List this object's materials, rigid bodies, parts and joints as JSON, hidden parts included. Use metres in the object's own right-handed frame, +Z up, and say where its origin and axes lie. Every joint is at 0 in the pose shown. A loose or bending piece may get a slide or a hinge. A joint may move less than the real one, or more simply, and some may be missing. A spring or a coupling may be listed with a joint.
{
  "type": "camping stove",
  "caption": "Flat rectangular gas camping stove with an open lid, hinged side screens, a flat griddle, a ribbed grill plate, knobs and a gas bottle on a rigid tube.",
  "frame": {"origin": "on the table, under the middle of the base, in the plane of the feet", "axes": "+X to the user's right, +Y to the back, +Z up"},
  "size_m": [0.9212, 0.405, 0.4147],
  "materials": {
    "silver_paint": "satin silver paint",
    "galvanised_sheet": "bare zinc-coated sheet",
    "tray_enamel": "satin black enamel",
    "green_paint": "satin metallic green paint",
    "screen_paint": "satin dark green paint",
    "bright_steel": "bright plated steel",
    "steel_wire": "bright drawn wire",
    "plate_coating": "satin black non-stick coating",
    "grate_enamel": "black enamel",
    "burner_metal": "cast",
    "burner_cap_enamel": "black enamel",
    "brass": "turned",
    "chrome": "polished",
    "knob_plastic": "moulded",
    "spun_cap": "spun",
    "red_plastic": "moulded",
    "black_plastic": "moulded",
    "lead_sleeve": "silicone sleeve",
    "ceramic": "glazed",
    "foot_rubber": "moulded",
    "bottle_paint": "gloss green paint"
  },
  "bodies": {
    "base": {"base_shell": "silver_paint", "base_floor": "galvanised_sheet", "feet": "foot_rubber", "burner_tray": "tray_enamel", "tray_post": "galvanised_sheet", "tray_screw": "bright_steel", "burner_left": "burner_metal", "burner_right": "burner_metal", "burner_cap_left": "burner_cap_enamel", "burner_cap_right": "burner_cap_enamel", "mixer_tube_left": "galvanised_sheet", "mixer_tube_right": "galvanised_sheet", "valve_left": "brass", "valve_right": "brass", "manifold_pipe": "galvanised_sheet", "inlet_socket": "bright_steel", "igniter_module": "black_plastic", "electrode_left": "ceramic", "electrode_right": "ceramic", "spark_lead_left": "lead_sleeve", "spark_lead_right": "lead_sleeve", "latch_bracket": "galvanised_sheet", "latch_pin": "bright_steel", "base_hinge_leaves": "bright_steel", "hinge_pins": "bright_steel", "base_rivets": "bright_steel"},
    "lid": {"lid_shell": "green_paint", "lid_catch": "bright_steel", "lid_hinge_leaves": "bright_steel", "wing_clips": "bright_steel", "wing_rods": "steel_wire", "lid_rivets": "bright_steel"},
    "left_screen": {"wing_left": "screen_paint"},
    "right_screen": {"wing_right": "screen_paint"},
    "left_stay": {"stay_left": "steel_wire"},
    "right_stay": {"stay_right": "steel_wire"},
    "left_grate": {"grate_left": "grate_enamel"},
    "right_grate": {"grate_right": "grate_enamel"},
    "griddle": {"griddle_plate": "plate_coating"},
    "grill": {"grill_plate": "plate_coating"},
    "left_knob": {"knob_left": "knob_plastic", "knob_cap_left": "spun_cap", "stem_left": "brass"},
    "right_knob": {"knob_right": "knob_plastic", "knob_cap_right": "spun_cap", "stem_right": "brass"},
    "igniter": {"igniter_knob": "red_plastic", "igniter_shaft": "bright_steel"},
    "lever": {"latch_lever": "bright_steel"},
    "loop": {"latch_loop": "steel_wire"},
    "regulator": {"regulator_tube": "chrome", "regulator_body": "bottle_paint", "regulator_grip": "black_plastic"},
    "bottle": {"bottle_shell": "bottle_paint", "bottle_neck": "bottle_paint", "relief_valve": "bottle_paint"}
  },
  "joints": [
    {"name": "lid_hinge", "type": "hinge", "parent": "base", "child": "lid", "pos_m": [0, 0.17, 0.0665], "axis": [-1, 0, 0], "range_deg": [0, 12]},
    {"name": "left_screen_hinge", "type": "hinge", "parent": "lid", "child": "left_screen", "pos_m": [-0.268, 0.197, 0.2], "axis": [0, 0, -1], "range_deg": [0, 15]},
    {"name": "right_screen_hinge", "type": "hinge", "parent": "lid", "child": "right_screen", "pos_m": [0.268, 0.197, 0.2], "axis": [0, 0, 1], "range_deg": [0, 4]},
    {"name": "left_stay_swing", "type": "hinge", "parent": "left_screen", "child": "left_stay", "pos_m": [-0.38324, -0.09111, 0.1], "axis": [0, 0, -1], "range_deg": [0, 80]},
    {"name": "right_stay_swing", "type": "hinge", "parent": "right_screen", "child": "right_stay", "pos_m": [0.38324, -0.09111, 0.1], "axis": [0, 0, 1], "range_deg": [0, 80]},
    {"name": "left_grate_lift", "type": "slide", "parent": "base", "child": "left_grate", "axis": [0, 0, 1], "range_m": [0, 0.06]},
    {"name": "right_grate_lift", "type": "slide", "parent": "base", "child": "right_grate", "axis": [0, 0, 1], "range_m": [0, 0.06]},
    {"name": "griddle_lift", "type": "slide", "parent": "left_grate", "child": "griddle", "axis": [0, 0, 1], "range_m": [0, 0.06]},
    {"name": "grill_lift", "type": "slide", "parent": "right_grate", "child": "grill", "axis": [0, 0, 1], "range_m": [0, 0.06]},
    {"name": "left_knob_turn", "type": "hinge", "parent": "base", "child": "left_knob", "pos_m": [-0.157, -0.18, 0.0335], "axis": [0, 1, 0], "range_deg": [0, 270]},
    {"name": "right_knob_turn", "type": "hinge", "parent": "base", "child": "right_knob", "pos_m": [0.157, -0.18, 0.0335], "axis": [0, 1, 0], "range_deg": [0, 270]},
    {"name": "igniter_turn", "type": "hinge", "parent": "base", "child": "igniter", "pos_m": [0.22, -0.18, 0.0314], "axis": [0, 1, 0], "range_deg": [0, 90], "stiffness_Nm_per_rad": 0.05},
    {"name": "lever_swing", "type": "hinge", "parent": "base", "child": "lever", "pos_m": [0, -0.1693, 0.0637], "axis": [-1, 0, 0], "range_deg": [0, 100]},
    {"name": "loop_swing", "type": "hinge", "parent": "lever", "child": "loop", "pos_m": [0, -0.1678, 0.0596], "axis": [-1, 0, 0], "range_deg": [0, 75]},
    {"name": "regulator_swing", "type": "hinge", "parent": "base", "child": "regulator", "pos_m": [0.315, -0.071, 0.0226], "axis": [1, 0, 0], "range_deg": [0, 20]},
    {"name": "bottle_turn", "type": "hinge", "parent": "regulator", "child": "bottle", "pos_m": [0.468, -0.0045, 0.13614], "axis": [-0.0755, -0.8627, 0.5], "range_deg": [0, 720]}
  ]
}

TASK BRIEF ▸ Write out the whole listing again. Match it word for word.

TASK RESPONSE ▸
List this object's materials, rigid bodies, parts and joints as JSON, hidden parts included. Use metres in the object's own right-handed frame, +Z up, and say where its origin and axes lie. Every joint is at 0 in the pose shown. A loose or bending piece may get a slide or a hinge. A joint may move less than the real one, or more simply, and some may be missing. A spring or a coupling may be listed with a joint.
{
  "type": "camping stove",
  "caption": "Flat rectangular gas camping stove with an open lid, hinged side screens, a flat griddle, a ribbed grill plate, knobs and a gas bottle on a rigid tube.",
  "frame": {"origin": "on the table, under the middle of the base, in the plane of the feet", "axes": "+X to the user's right, +Y to the back, +Z up"},
  "size_m": [0.9212, 0.405, 0.4147],
  "materials": {
    "silver_paint": "satin silver paint",
    "galvanised_sheet": "bare zinc-coated sheet",
    "tray_enamel": "satin black enamel",
    "green_paint": "satin metallic green paint",
    "screen_paint": "satin dark green paint",
    "bright_steel": "bright plated steel",
    "steel_wire": "bright drawn wire",
    "plate_coating": "satin black non-stick coating",
    "grate_enamel": "black enamel",
    "burner_metal": "cast",
    "burner_cap_enamel": "black enamel",
    "brass": "turned",
    "chrome": "polished",
    "knob_plastic": "moulded",
    "spun_cap": "spun",
    "red_plastic": "moulded",
    "black_plastic": "moulded",
    "lead_sleeve": "silicone sleeve",
    "ceramic": "glazed",
    "foot_rubber": "moulded",
    "bottle_paint": "gloss green paint"
  },
  "bodies": {
    "base": {"base_shell": "silver_paint", "base_floor": "galvanised_sheet", "feet": "foot_rubber", "burner_tray": "tray_enamel", "tray_post": "galvanised_sheet", "tray_screw": "bright_steel", "burner_left": "burner_metal", "burner_right": "burner_metal", "burner_cap_left": "burner_cap_enamel", "burner_cap_right": "burner_cap_enamel", "mixer_tube_left": "galvanised_sheet", "mixer_tube_right": "galvanised_sheet", "valve_left": "brass", "valve_right": "brass", "manifold_pipe": "galvanised_sheet", "inlet_socket": "bright_steel", "igniter_module": "black_plastic", "electrode_left": "ceramic", "electrode_right": "ceramic", "spark_lead_left": "lead_sleeve", "spark_lead_right": "lead_sleeve", "latch_bracket": "galvanised_sheet", "latch_pin": "bright_steel", "base_hinge_leaves": "bright_steel", "hinge_pins": "bright_steel", "base_rivets": "bright_steel"},
    "lid": {"lid_shell": "green_paint", "lid_catch": "bright_steel", "lid_hinge_leaves": "bright_steel", "wing_clips": "bright_steel", "wing_rods": "steel_wire", "lid_rivets": "bright_steel"},
    "left_screen": {"wing_left": "screen_paint"},
    "right_screen": {"wing_right": "screen_paint"},
    "left_stay": {"stay_left": "steel_wire"},
    "right_stay": {"stay_right": "steel_wire"},
    "left_grate": {"grate_left": "grate_enamel"},
    "right_grate": {"grate_right": "grate_enamel"},
    "griddle": {"griddle_plate": "plate_coating"},
    "grill": {"grill_plate": "plate_coating"},
    "left_knob": {"knob_left": "knob_plastic", "knob_cap_left": "spun_cap", "stem_left": "brass"},
    "right_knob": {"knob_right": "knob_plastic", "knob_cap_right": "spun_cap", "stem_right": "brass"},
    "igniter": {"igniter_knob": "red_plastic", "igniter_shaft": "bright_steel"},
    "lever": {"latch_lever": "bright_steel"},
    "loop": {"latch_loop": "steel_wire"},
    "regulator": {"regulator_tube": "chrome", "regulator_body": "bottle_paint", "regulator_grip": "black_plastic"},
    "bottle": {"bottle_shell": "bottle_paint", "bottle_neck": "bottle_paint", "relief_valve": "bottle_paint"}
  },
  "joints": [
    {"name": "lid_hinge", "type": "hinge", "parent": "base", "child": "lid", "pos_m": [0, 0.17, 0.0665], "axis": [-1, 0, 0], "range_deg": [0, 12]},
    {"name": "left_screen_hinge", "type": "hinge", "parent": "lid", "child": "left_screen", "pos_m": [-0.268, 0.197, 0.2], "axis": [0, 0, -1], "range_deg": [0, 15]},
    {"name": "right_screen_hinge", "type": "hinge", "parent": "lid", "child": "right_screen", "pos_m": [0.268, 0.197, 0.2], "axis": [0, 0, 1], "range_deg": [0, 4]},
    {"name": "left_stay_swing", "type": "hinge", "parent": "left_screen", "child": "left_stay", "pos_m": [-0.38324, -0.09111, 0.1], "axis": [0, 0, -1], "range_deg": [0, 80]},
    {"name": "right_stay_swing", "type": "hinge", "parent": "right_screen", "child": "right_stay", "pos_m": [0.38324, -0.09111, 0.1], "axis": [0, 0, 1], "range_deg": [0, 80]},
    {"name": "left_grate_lift", "type": "slide", "parent": "base", "child": "left_grate", "axis": [0, 0, 1], "range_m": [0, 0.06]},
    {"name": "right_grate_lift", "type": "slide", "parent": "base", "child": "right_grate", "axis": [0, 0, 1], "range_m": [0, 0.06]},
    {"name": "griddle_lift", "type": "slide", "parent": "left_grate", "child": "griddle", "axis": [0, 0, 1], "range_m": [0, 0.06]},
    {"name": "grill_lift", "type": "slide", "parent": "right_grate", "child": "grill", "axis": [0, 0, 1], "range_m": [0, 0.06]},
    {"name": "left_knob_turn", "type": "hinge", "parent": "base", "child": "left_knob", "pos_m": [-0.157, -0.18, 0.0335], "axis": [0, 1, 0], "range_deg": [0, 270]},
    {"name": "right_knob_turn", "type": "hinge", "parent": "base", "child": "right_knob", "pos_m": [0.157, -0.18, 0.0335], "axis": [0, 1, 0], "range_deg": [0, 270]},
    {"name": "igniter_turn", "type": "hinge", "parent": "base", "child": "igniter", "pos_m": [0.22, -0.18, 0.0314], "axis": [0, 1, 0], "range_deg": [0, 90], "stiffness_Nm_per_rad": 0.05},
    {"name": "lever_swing", "type": "hinge", "parent": "base", "child": "lever", "pos_m": [0, -0.1693, 0.0637], "axis": [-1, 0, 0], "range_deg": [0, 100]},
    {"name": "loop_swing", "type": "hinge", "parent": "lever", "child": "loop", "pos_m": [0, -0.1678, 0.0596], "axis": [-1, 0, 0], "range_deg": [0, 75]},
    {"name": "regulator_swing", "type": "hinge", "parent": "base", "child": "regulator", "pos_m": [0.315, -0.071, 0.0226], "axis": [1, 0, 0], "range_deg": [0, 20]},
    {"name": "bottle_turn", "type": "hinge", "parent": "regulator", "child": "bottle", "pos_m": [0.468, -0.0045, 0.13614], "axis": [-0.0755, -0.8627, 0.5], "range_deg": [0, 720]}
  ]
}